If you happen to receive any increments in your salary or income, it is advisable for you to channel these amounts to a savings account which is not easy for you to access. This will ensure that you retain the same lifestyle that you had before the increment. You will also be able to scale up on your savings so that at the point of retirement, you will have accumulated enough funds to live an average life in spite of the inflation rate.

  • Change your friends.

 If you have a group of friends who are used to a very high standard of living, it will be wise for you to avoid their company. This will help you to drop certain expensive habits such as dining out in expensive restaurants or buying luxurious items. It is advisable for you to spend time with those who live a simple lifestyle because you need to learn how to live simply and wisely. This will reduce the possibility of you becoming a victim of lifestyle inflation.

  • Avoid an accumulation of credit cards.

Having access to several credit cards creates a great temptation to overspend. If you want to avoid lifestyle inflation, it is wise for you to stop using some of your credit cards. This will prevent overspending and you will learn how to live on a leaner budget.

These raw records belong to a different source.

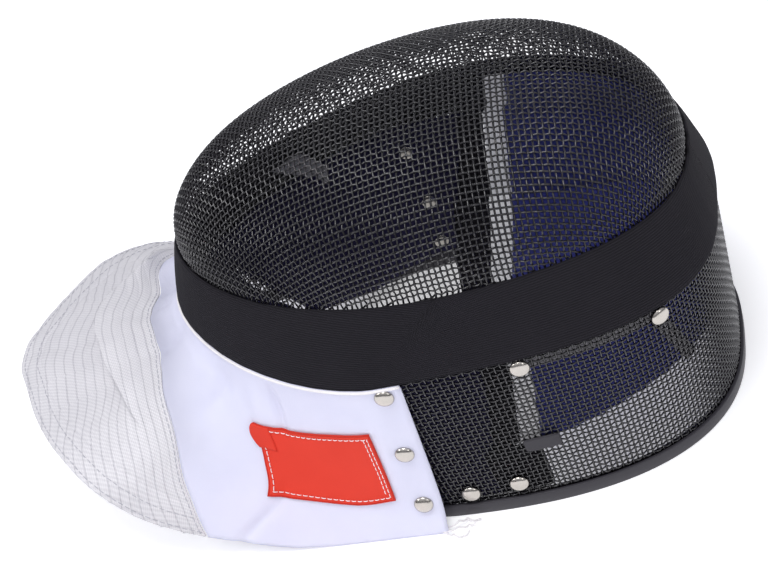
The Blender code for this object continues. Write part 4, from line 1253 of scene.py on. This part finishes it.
# %% Light webbing inside
def wall_strip(name, corners, depth, thickness, material):
    """Flat strip on the inside of the wall between four corners, given as angle over pi and level."""
    one, two = np.meshgrid(np.linspace(0.0, 1.0, 40), np.linspace(0.0, 1.0, 10), indexing="ij")
    weights = ((1.0 - one) * (1.0 - two), one * (1.0 - two), one * two, (1.0 - one) * two)
    turn = sum(w * c[0] for w, c in zip(weights, corners))
    level = sum(w * c[1] for w, c in zip(weights, corners))
    points = inset(cage, turn * math.pi, level, np.full(turn.shape, depth))
    piece = link(name, sheet_mesh(name, points, thickness), material)


# The webbing pieces inside are painted grey, as painted shade.
wall_strip("cheek_webbing", ((0.760, 1.70), (0.672, 0.86), (0.657, 0.97), (0.715, 1.72)), 0.0078, 0.0008,
           shade_grey_webbing)
BINDING_DEPTH = 0.00366
strap_turn, crown_turn = (2.0 - angle_at(BIB_REAR_X + along * (RIM["head_x"] - BIB_REAR_X), 0.95) / math.pi
                          for along in (0.388, 0.818))
wall_strip("near_binding", ((strap_turn, 0.90), (crown_turn, 0.90), (crown_turn, 0.985), (strap_turn, 0.985)),
           BINDING_DEPTH, 0.0004, shade_grey_webbing)
wall_strip("crown_binding", ((crown_turn - 0.012, 0.90), (crown_turn + 0.036, 0.52),
                             (crown_turn + 0.060, 0.54), (crown_turn + 0.012, 0.92)),
           BINDING_DEPTH, 0.0004, shade_grey_webbing)

# %% [markdown]
# Fittings of the straps. Inside the wall, a short webbing anchor; outside it, a small nylon tab. Two
# rounded boxes would stand off the curved wall, so both are thin plates that follow it.


# %% Strap fittings
def wall_plate(name, side, middle_x, levels, length, depth, thickness, material, node):
    """Small plate with rounded corners that follows the side wall."""
    first, last = angle_at(middle_x - length / 2.0, 0.3), angle_at(middle_x + length / 2.0, 0.3)
    ends = (last, first) if side > 0 else (-first, -last)
    one, two = np.meshgrid(np.linspace(-1.0, 1.0, 21), np.linspace(-1.0, 1.0, 15), indexing="ij")
    pinch = 1.0 - 0.10 * one ** 8
    angle = (ends[0] + ends[1]) / 2.0 + (ends[1] - ends[0]) / 2.0 * one * (1.0 - 0.06 * two ** 8)
    level = (levels[0] + levels[1]) / 2.0 + (levels[1] - levels[0]) / 2.0 * two * pinch
    rounding = 0.3 * thickness * (1.0 - smooth((1.0 - np.maximum(np.abs(one), np.abs(two))) / 0.12))
    points = inset(cage, angle, level, depth + rounding)
    return link(name, sheet_mesh(name, points, thickness - rounding), material, [node])


for label, side in (("near", -1.0), ("far", 1.0)):
    anchor_x = PAD_FRONT_X - side * PAD_SKEW * 0.5 - 0.0055
    middle, length, levels = ((anchor_x, 0.018, (0.09, 0.33)) if side > 0
                              else (anchor_x - 0.0072, 0.0295, (0.075, 0.41)))
    anchor = wall_plate("anchor_" + label + "_webbing", side, middle, levels, length, LINING_DEPTH,
                        STRAP_THICKNESS, black_elastic, "anchor_" + label)
    wall_plate("tab_" + label + "_nylon", side, anchor_x + 0.009, (0.378, 0.462), 0.018, 0.0004, 0.0012,
               tab_nylon, "tab_" + label)

# %% [markdown]
# Floor. The mask lies on plain white paper that is lit to pure white. Strong lamps would burn out
# the white cloth too, so the floor gives off part of its light itself, which also brightens what
# shows of it through the mesh.

# %% Floor
FLOOR_HALF = 3.0
corners = [(-FLOOR_HALF, -FLOOR_HALF, 0), (FLOOR_HALF, -FLOOR_HALF, 0), (FLOOR_HALF, FLOOR_HALF, 0),
           (-FLOOR_HALF, FLOOR_HALF, 0)]
floor_mesh = bpy.data.meshes.new("floor")
floor_mesh.from_pydata(corners, [], [(0, 1, 2, 3)])
floor = bpy.data.objects.new("floor", floor_mesh)
bpy.context.scene.collection.objects.link(floor)
floor_paper = bpy.data.materials.new("floor_paper")
floor_paper.use_nodes = True
paper = floor_paper.node_tree.nodes["Principled BSDF"].inputs
paper["Base Color"].default_value = linear("#FAFAFC")
paper["Roughness"].default_value = 0.9
paper["Emission Color"].default_value = linear("#FFFFFF")
paper["Emission Strength"].default_value = 0.36
floor_mesh.materials.append(floor_paper)
print("floor", 2.0 * FLOOR_HALF, "m square")

# %% [markdown]
# Light. A pale sky that is brighter overhead lights the mask from all round, so its shadows are
# faint. Three area lamps give the wires and rivets their small highlights. A studio picture could
# light it alone, but lamps of a known size are easier to move and to match.

# %% Light
world = bpy.data.worlds.new("studio")
world.use_nodes = True
sky = world.node_tree
sky_place = add_node(sky, "TexCoord")
sky_height = add_node(sky, "SeparateXYZ", None, None, {0: sky_place.outputs["Generated"]})
sky_share = add_node(sky, "MapRange", {"interpolation_type": "SMOOTHSTEP"},
                     {"From Min": -0.02, "From Max": 0.75, "To Min": 0.15, "To Max": 0.74},
                     {"Value": sky_height.outputs[2]})
sky.links.new(sky_share.outputs[0], sky.nodes["Background"].inputs[1])
sky.nodes["Background"].inputs[0].default_value = linear("#F7F8FF")
bpy.context.scene.world = world
AIM = Vector((0.0, 0.0, 0.08))
LIGHTS = table("name place size power",
    ("overhead", (0.05, -0.35, 1.5), 0.5, 9.0),
    ("near_left", (-1.2, -0.5, 1.2), 0.4, 5.6),
    ("near_right", (1.2, -0.9, 0.9), 0.35, 2.0))
for row in LIGHTS:
    lamp = bpy.data.lights.new(row["name"], "AREA")
    lamp.size = row["size"]
    lamp.energy = row["power"]
    stand = bpy.data.objects.new(row["name"], lamp)
    bpy.context.scene.collection.objects.link(stand)
    turned = (AIM - Vector(row["place"])).to_track_quat("-Z", "Y").to_matrix().to_4x4()
    stand.matrix_world = Matrix.Translation(row["place"]) @ turned
bpy.context.scene.view_settings.view_transform = "Standard"
print("lamps", [row["name"] for row in LIGHTS])
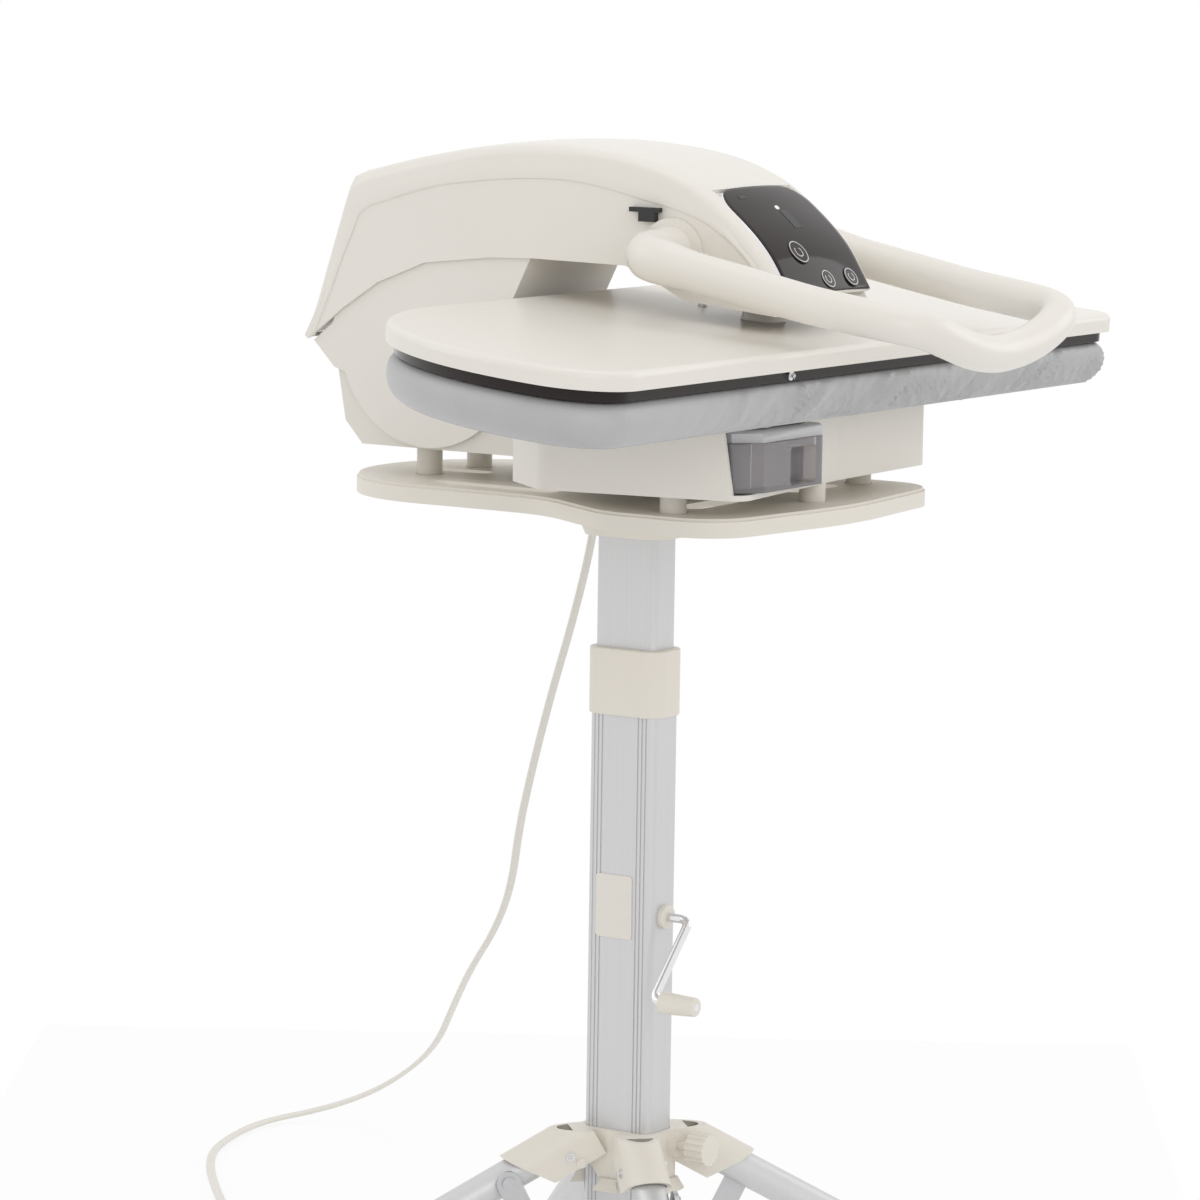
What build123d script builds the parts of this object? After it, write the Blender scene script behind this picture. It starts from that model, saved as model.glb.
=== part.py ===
"""Steam ironing press on a crank-up folding stand.

Millimetres, +Z up. The origin is on the floor, under the axis of the mast.
The user stands on the -Y side, and the ironing board runs along X.
"""
from math import atan2, cos, degrees, hypot, pi, radians, sin, sqrt, tan
import os

from build123d import *

os.makedirs("parts", exist_ok=True)

# Stand
MAST_OUTER = (32, 52)
MAST_WALL = 2
MAST_CORNER = 7
MAST_GROOVES = (14, 17, 20)
GROOVE = 1.2
MAST_BOTTOM = 46
MAST_TOP = 486
COLLAR_Z = (464, 508)
INNER_OUTER = (27, 47)
INNER_CORNER = 5
INNER_Z = (170, 590)
TRAY_TOP = 614
TRAY_DEPTH = 12
TRAY_SKIN = 4
FOOT_SOCKET = 1.5

# Legs: axes cross the mast axis at LEG_APEX and fall outwards
LEG_APEX = 200
LEG_ANGLE = 29.1
LEG_RADIUS = 11
LEG_WALL = 1.5
LEG_PIVOT_R = 46
FLOOR_CAP = 3
FOOT_RADIUS = 331
BRACE_REACH = 42
BRACE_ROOT = (37, 62)
BRACE_WIDTH = 16
BRACE_OFFSET = 14.5
BRACE_THICK = 3
HUB_Z = (149, 187)
HOOD_R = LEG_RADIUS + 3.6
HOOD_LENGTH = 40
KNOB_AT = (8, 177)
KNOB_Y = (-46, -60)
HUB_SCREW = (34, 166)

# Crank drive
CRANK_Z = 331
MODULE = 1.0
TEETH = 14
PITCH_R = MODULE * TEETH / 2
RACK_Z = (181, 411)
GEAR_Y = (-16, -8)
CRANK_PLANE_Y = -46
CRANK_THROW = 64
CRANK_TURN = 43
SHAFT_R = 3
BUSH_R = 7
BUSH_FLANGE_R = 8

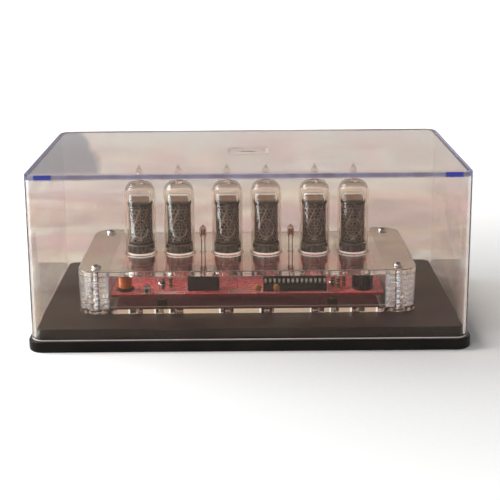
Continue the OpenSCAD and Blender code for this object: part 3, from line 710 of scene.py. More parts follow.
profile = [(WALL + 1.2, top_z - WALL, CLEAR), (WALL + 0.35, top_z - WALL - 0.35, CLEAR),
           (WALL, top_z - WALL - 1.2, CLEAR), (WALL, foot_z + 0.3, FOOT), (WALL - 0.3, foot_z + 0.02, FOOT),
           (0.3, foot_z + 0.02, FOOT), (0, foot_z + 0.3, FOOT), (0, foot_z + 0.7, CLEAR),
           (0, top_z - 2.4, EDGE), (0, top_z - 0.6, EDGE), (0.18, top_z - 0.18, EDGE), (0.6, top_z, EDGE),
           (1.9, top_z, CLEAR)]
rings = [cover_ring(inset, z) for inset, z, kind in profile]
kinds = [kind for inset, z, kind in profile]
RECESS_W, RECESS_D, RECESS_CORNER, RECESS_Y = 22.6, 16.0, 1.8, -1
for grow, down, kind in ((0.6, 0, SLOPE), (0.2, 0.1, SLOPE), (-0.2, 0.3, SLOPE), (-0.9, 0.5, SLOPE),
                         (-1.5, 0.6, CLEAR)):
    rings.append(rounded_rectangle(RECESS_W + 2 * grow, RECESS_D + 2 * grow, RECESS_CORNER + grow,
                                   top_z - down, 0, RECESS_Y, steps=10))
    kinds.append(kind)
BAR_W, BAR_D, BAR_CORNER, BAR_Y = 8.6, 1.6, 0.7, -1.2
for grow, down in ((0.5, 0.6), (0.1, 0.5), (-0.3, 0.45)):
    rings.append(rounded_rectangle(BAR_W + 2 * grow, BAR_D + 2 * grow, BAR_CORNER + grow / 2,
                                   top_z - down, 0, BAR_Y, steps=10))
    kinds.append(CLEAR)
shape = Shape()
loft(shape, rings, kinds[:-1])
piece("cover_moulding", shape, [clear_cover, cover_foot_highlight, cover_edge, recess_wall_reflection], ["display_cover"],
      sharp=40)

# %% [markdown]
# ## The acrylic body
# Two whole sheets and six pairs of spacers are cut from clear acrylic. Each sheet is its own body with a
# hair of air to the next, so the stack shows its layers as the real one does. The cut edge carries fine
# upright marks from the cutting. A sheet also pipes light to its front edge, where it shows as pale bars
# that the holes interrupt. Few rays find that long way, so thin pale strips just inside the edge stand for
# the bars.

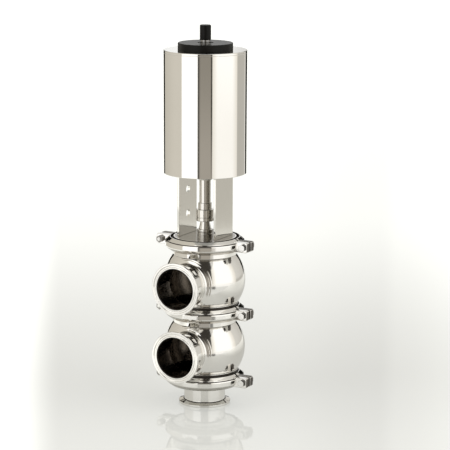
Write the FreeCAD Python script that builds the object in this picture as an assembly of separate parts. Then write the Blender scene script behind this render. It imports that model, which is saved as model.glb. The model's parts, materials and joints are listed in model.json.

  • Learn to make wise investments.

Instead of spending your money on luxurious items, it will be more profitable for you to invest your money wisely. The profits that you earn from these investments will be a great asset to you in your retirement years. For example, if you have a habit of going on vacation every year, then you can skip the holiday and channel the money into a profitable venture.

  • Learn to be content.

One of the best ways of avoiding lifestyle inflation is learning to be content with the basic necessities of life. You will learn to be happy with simple things and this will help you to avoid the pressure of wanting to have an expensive lifestyle.

In conclusion, inflation is part of living. However, you can learn to counter the effects of both core inflation and lifestyle inflation by making wise financial decisions and changing some of your lifestyle habits.